To me, it was Niska's story that had the more powerful impact.  She would have been born in the second half of the 19th century, and she experienced an early childhood with a nomadic lifestyle, following the game and truly living off the land.  Then after her father dies, she and her mother and sister end up in Moose Factory living on the reservation.  (I should probably mention that she is epileptic, and becomes a medicine woman and Windigo-killer.)  After a (very) brief and traumatic stay at a residential school, she and her mother return to the bush where she spends most of the rest of her life.  Later in life, she rescues her nephew, Xavier, from that same residential school, and brings him up the way that she was brought up.  But the resentment towards the nuns, the European system, the fur traders, the alcohol, comes across very clearly.

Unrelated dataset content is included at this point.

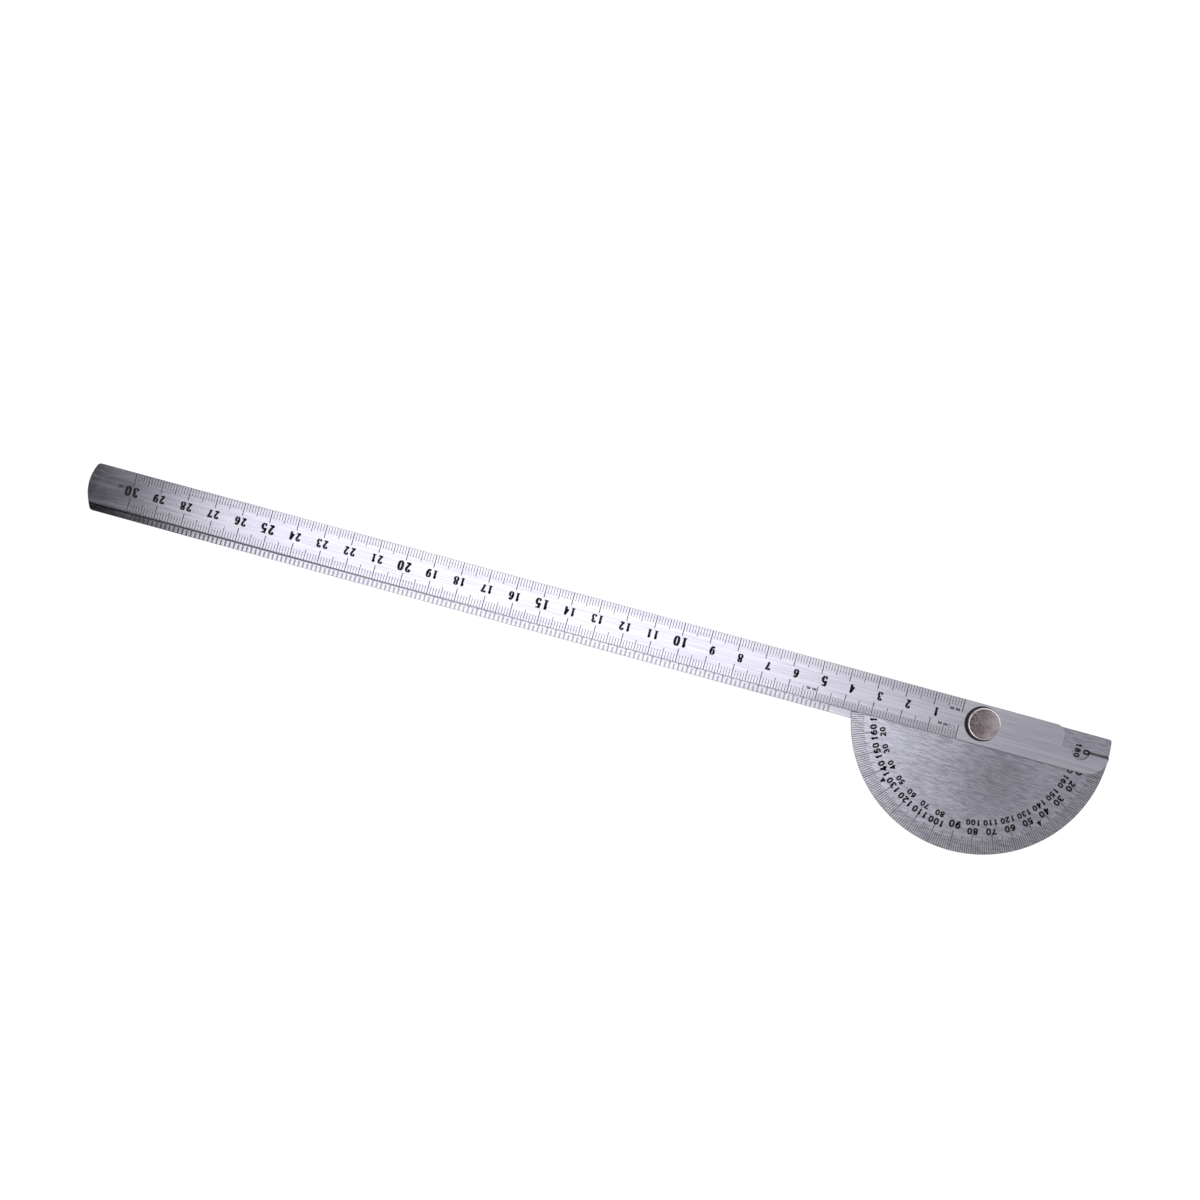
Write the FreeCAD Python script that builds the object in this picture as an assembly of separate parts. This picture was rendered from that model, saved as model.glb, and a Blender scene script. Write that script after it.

I love it when a book can make me change my perspective so very completely.

On the other hand, I have a friend who says that it was Xavier's first hand telling of trench warfare that made the biggest impression on her.

Early in the book, I started thinking that this was even better than Through Black Spruce, but unfortunately I found that it dragged on a little too long towards the end.  I kept reading eagerly though, as several questions present in the early chapters (Why did Niska think that Xavier was dead, and vice versa?  How did Elijah die?  How did Xavier lose his leg?) that aren't solved until the very end of the book.

I want to go back now and re-read Through Black Spruce (once I get my copy back), and I look forward to the next book.